▶ **DIRECTION**: Lines containing the word "that" should be extracted in full.

[Collected data entries]
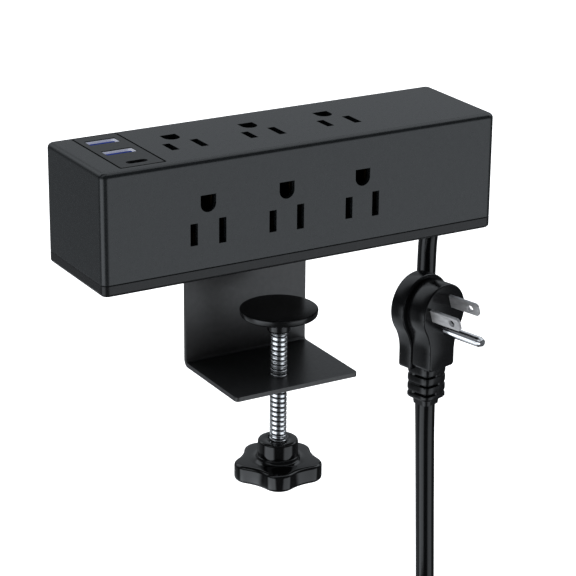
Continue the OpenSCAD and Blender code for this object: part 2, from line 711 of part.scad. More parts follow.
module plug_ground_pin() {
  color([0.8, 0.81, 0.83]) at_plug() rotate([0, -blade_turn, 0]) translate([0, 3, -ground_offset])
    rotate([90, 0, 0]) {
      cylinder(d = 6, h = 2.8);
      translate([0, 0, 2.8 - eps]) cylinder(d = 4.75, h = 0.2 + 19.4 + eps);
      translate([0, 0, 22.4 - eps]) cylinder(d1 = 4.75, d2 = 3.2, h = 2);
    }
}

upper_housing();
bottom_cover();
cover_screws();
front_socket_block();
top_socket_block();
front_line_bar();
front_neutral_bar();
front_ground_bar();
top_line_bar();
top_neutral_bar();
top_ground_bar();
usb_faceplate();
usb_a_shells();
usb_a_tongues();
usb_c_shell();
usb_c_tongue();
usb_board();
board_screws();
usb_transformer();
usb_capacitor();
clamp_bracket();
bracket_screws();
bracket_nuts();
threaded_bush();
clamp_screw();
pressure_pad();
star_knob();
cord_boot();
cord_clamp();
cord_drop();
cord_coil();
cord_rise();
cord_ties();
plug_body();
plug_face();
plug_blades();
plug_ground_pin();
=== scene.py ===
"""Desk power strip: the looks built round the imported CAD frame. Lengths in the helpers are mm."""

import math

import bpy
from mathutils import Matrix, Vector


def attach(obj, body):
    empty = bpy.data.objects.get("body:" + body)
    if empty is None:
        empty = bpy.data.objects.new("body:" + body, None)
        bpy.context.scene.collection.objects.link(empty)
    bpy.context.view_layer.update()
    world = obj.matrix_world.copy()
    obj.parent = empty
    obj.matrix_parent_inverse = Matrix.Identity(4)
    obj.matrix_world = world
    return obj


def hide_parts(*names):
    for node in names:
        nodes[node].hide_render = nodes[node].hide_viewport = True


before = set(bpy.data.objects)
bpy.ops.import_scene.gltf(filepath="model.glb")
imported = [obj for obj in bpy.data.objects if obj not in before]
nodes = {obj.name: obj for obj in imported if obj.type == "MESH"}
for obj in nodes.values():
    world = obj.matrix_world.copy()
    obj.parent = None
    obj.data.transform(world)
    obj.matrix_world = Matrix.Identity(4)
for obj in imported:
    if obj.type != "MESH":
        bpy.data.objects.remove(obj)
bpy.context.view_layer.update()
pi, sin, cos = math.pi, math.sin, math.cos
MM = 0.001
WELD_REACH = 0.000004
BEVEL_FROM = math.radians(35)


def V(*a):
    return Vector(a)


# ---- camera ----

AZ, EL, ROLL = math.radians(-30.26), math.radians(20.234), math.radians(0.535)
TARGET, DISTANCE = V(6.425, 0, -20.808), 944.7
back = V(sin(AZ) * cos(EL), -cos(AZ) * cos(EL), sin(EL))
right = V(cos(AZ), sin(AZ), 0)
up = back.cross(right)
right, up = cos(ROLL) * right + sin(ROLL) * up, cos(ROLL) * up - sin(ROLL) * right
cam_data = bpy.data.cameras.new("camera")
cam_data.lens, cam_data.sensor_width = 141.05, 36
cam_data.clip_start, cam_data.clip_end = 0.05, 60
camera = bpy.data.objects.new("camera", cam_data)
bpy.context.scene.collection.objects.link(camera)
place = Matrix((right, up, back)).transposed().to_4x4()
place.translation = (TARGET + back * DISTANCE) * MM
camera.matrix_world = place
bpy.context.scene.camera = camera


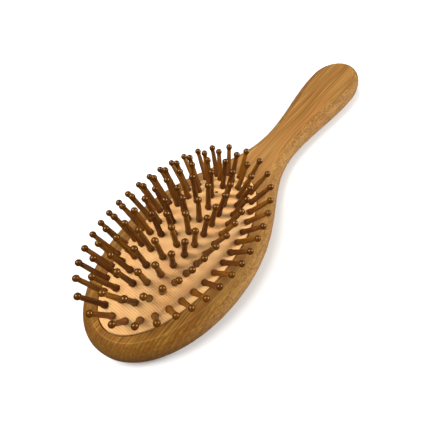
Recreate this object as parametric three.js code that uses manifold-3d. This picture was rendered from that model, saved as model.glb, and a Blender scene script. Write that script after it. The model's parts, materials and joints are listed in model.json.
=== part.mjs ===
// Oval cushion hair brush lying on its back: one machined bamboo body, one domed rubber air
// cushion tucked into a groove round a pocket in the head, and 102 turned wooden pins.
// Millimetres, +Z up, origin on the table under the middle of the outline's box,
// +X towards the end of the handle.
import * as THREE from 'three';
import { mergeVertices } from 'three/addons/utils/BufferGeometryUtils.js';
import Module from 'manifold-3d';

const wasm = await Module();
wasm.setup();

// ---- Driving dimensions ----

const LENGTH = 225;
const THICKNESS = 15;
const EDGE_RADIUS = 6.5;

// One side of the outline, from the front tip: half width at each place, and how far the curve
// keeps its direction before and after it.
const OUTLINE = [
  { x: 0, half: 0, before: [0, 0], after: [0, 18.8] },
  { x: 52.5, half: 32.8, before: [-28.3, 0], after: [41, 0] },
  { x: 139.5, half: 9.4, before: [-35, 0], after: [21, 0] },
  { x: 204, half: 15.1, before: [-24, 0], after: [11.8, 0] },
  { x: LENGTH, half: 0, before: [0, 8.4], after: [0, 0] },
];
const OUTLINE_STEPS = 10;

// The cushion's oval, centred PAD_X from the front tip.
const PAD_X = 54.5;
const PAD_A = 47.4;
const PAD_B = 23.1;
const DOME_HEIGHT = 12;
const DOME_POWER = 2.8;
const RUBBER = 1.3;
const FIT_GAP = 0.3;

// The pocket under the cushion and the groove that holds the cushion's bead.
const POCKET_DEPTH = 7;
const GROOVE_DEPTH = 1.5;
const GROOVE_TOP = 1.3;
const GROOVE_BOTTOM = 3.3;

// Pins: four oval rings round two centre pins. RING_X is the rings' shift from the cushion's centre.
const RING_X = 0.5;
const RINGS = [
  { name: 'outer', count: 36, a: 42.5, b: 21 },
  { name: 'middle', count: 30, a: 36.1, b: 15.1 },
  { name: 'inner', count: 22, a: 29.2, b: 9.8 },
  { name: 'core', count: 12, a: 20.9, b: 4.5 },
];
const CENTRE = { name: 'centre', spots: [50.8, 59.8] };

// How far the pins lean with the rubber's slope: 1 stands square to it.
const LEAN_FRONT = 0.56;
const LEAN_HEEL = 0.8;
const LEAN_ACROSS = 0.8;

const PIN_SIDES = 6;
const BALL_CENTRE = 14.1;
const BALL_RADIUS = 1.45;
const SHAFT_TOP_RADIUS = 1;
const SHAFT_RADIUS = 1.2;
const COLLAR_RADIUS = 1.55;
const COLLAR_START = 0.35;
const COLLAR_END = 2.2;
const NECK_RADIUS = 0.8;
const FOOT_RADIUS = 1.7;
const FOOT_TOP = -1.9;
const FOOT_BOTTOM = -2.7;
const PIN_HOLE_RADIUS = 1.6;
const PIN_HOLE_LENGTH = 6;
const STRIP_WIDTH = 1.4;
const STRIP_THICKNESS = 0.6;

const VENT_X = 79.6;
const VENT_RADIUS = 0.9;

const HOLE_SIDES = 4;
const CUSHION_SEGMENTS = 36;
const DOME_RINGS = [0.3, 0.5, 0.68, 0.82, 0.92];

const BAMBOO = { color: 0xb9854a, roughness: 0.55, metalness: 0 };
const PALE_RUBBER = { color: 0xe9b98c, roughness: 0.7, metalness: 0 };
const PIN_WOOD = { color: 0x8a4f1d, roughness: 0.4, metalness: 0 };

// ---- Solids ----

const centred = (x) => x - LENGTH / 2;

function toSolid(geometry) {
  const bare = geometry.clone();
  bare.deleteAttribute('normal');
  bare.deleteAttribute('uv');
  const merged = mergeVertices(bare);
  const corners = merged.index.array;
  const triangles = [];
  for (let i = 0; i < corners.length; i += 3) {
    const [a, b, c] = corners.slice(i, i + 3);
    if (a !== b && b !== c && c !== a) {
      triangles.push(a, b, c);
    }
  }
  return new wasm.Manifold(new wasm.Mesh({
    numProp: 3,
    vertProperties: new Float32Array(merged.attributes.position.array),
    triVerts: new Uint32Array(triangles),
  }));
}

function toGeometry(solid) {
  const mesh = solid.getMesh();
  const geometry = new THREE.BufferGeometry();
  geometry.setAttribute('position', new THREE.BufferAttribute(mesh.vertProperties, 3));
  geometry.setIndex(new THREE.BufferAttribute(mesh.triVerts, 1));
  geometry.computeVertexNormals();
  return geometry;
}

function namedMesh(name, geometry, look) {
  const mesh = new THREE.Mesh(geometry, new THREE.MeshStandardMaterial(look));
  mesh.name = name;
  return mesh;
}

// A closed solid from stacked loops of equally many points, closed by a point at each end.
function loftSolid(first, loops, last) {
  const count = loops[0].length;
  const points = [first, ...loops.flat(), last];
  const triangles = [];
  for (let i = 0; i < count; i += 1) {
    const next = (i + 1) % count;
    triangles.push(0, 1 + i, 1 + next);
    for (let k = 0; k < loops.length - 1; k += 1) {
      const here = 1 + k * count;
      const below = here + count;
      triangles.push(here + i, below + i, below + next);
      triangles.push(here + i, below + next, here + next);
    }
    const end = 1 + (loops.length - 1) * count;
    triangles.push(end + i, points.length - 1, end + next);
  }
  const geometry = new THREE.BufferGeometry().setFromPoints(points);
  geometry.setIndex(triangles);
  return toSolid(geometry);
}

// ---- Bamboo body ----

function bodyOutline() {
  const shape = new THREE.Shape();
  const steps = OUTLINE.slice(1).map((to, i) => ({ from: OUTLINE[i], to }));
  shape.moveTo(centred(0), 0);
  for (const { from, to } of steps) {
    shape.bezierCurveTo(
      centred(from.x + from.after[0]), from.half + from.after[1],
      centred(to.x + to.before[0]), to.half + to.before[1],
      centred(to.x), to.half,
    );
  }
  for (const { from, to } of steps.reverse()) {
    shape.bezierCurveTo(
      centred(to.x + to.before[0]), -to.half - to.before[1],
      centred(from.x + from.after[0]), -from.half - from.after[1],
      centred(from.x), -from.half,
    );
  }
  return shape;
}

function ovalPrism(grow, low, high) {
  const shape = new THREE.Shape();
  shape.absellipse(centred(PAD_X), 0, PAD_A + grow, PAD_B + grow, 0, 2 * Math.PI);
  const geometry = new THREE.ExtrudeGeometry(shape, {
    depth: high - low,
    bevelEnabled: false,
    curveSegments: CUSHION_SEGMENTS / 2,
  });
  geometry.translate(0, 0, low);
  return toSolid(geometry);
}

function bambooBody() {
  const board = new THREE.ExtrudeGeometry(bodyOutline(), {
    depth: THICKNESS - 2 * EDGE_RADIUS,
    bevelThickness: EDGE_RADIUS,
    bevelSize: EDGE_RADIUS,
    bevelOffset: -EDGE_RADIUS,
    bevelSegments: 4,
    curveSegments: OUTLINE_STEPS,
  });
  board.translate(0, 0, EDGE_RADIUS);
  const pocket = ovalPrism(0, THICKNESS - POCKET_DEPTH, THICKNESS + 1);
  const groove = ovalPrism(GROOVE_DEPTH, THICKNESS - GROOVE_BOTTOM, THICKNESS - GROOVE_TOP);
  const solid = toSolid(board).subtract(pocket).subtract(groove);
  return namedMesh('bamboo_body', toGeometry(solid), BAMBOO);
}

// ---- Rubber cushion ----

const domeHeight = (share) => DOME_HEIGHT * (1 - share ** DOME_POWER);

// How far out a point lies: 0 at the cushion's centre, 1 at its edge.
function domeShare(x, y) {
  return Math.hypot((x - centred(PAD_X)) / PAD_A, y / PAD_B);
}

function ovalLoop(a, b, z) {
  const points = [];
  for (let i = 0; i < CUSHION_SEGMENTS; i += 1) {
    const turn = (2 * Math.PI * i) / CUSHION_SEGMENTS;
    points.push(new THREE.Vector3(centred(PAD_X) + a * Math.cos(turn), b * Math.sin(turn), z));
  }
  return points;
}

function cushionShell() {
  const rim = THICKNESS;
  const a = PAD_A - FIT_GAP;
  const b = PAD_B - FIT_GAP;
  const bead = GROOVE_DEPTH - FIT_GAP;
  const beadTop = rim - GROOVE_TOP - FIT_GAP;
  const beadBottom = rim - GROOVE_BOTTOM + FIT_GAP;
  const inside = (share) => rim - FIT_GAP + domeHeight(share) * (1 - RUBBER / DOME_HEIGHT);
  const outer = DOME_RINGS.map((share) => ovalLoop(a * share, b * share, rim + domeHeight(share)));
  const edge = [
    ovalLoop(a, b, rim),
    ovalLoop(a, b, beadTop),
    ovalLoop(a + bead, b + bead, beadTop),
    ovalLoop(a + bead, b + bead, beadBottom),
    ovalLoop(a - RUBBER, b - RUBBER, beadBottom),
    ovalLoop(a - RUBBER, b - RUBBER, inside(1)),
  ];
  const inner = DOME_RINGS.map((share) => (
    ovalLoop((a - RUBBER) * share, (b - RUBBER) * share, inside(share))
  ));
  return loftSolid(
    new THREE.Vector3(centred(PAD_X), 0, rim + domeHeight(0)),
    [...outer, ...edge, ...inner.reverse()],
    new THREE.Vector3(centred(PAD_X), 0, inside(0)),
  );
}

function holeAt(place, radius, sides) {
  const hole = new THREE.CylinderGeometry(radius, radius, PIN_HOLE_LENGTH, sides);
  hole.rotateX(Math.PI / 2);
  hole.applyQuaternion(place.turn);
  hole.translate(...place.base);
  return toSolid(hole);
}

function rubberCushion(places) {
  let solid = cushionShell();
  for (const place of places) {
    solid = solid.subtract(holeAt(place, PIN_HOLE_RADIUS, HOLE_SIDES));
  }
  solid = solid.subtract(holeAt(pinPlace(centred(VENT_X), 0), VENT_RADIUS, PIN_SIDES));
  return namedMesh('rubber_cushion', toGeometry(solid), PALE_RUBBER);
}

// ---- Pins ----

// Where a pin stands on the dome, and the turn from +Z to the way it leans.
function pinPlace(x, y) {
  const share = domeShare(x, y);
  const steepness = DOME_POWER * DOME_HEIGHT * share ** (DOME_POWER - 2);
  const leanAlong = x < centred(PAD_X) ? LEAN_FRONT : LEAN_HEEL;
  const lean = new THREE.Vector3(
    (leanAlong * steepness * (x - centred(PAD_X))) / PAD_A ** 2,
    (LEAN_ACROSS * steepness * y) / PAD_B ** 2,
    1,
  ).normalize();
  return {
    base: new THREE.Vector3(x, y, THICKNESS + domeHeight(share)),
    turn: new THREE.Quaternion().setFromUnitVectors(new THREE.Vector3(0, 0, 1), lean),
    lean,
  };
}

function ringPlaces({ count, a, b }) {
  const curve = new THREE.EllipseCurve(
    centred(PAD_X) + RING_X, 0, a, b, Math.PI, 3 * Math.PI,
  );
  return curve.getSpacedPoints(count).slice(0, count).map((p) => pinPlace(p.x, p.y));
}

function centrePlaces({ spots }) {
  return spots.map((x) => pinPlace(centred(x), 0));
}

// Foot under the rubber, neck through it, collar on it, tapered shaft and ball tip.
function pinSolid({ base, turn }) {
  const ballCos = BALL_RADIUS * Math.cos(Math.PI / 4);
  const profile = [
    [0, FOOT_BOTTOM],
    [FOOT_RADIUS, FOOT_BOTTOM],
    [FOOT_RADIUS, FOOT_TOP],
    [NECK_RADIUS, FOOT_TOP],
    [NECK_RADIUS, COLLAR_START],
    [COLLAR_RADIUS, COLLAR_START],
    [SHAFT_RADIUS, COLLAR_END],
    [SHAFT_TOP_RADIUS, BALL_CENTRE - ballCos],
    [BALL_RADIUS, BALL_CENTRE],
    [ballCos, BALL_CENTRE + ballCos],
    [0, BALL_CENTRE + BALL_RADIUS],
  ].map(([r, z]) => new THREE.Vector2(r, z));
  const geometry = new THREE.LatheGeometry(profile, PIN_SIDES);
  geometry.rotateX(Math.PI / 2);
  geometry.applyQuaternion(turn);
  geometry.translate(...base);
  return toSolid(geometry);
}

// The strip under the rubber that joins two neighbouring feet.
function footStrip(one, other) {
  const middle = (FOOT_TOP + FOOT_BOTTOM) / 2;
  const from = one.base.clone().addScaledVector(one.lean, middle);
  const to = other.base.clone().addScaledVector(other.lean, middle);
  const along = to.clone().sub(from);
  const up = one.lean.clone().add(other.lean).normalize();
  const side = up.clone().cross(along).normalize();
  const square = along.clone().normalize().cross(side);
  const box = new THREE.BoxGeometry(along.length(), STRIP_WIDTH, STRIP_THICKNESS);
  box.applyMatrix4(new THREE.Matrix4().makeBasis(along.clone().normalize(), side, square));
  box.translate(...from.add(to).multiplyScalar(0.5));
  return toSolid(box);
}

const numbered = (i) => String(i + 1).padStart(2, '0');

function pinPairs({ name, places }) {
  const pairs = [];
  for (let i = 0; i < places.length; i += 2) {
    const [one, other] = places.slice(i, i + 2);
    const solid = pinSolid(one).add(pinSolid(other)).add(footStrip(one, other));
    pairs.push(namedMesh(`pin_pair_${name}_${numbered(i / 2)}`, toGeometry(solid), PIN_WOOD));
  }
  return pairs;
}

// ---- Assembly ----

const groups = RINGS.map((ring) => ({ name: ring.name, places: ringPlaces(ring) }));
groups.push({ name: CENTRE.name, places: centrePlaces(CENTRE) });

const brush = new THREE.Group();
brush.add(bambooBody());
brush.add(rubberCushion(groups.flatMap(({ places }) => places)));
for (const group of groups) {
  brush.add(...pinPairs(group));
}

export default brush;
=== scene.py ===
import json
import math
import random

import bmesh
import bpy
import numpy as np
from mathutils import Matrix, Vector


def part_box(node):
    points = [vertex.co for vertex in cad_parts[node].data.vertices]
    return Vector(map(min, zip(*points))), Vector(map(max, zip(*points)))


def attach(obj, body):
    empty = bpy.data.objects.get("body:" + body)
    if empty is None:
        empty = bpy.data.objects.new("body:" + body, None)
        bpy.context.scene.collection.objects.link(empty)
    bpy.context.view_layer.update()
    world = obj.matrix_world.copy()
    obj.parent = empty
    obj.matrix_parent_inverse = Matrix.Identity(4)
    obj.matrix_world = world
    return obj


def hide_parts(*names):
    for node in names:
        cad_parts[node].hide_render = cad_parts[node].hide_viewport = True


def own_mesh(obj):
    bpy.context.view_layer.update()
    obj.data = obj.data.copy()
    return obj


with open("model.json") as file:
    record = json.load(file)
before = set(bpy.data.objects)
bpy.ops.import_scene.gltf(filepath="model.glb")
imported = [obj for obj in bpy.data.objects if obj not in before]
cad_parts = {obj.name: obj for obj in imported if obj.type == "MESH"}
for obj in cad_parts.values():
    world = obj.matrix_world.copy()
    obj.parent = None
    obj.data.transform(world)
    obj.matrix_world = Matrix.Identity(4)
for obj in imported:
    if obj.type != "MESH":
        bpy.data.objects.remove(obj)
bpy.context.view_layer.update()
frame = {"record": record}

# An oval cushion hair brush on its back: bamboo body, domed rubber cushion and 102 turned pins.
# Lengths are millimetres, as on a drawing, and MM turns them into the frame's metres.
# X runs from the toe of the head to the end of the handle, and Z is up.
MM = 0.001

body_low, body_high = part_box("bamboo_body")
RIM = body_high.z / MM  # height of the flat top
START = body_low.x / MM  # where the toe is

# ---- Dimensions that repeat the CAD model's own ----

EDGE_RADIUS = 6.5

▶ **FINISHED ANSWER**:
Recreate this object as parametric three.js code that uses manifold-3d. This picture was rendered from that model, saved as model.glb, and a Blender scene script. Write that script after it. The model's parts, materials and joints are listed in model.json.
// The pocket under the cushion and the groove that holds the cushion's bead.
// The strip under the rubber that joins two neighbouring feet.
# ---- Dimensions that repeat the CAD model's own ----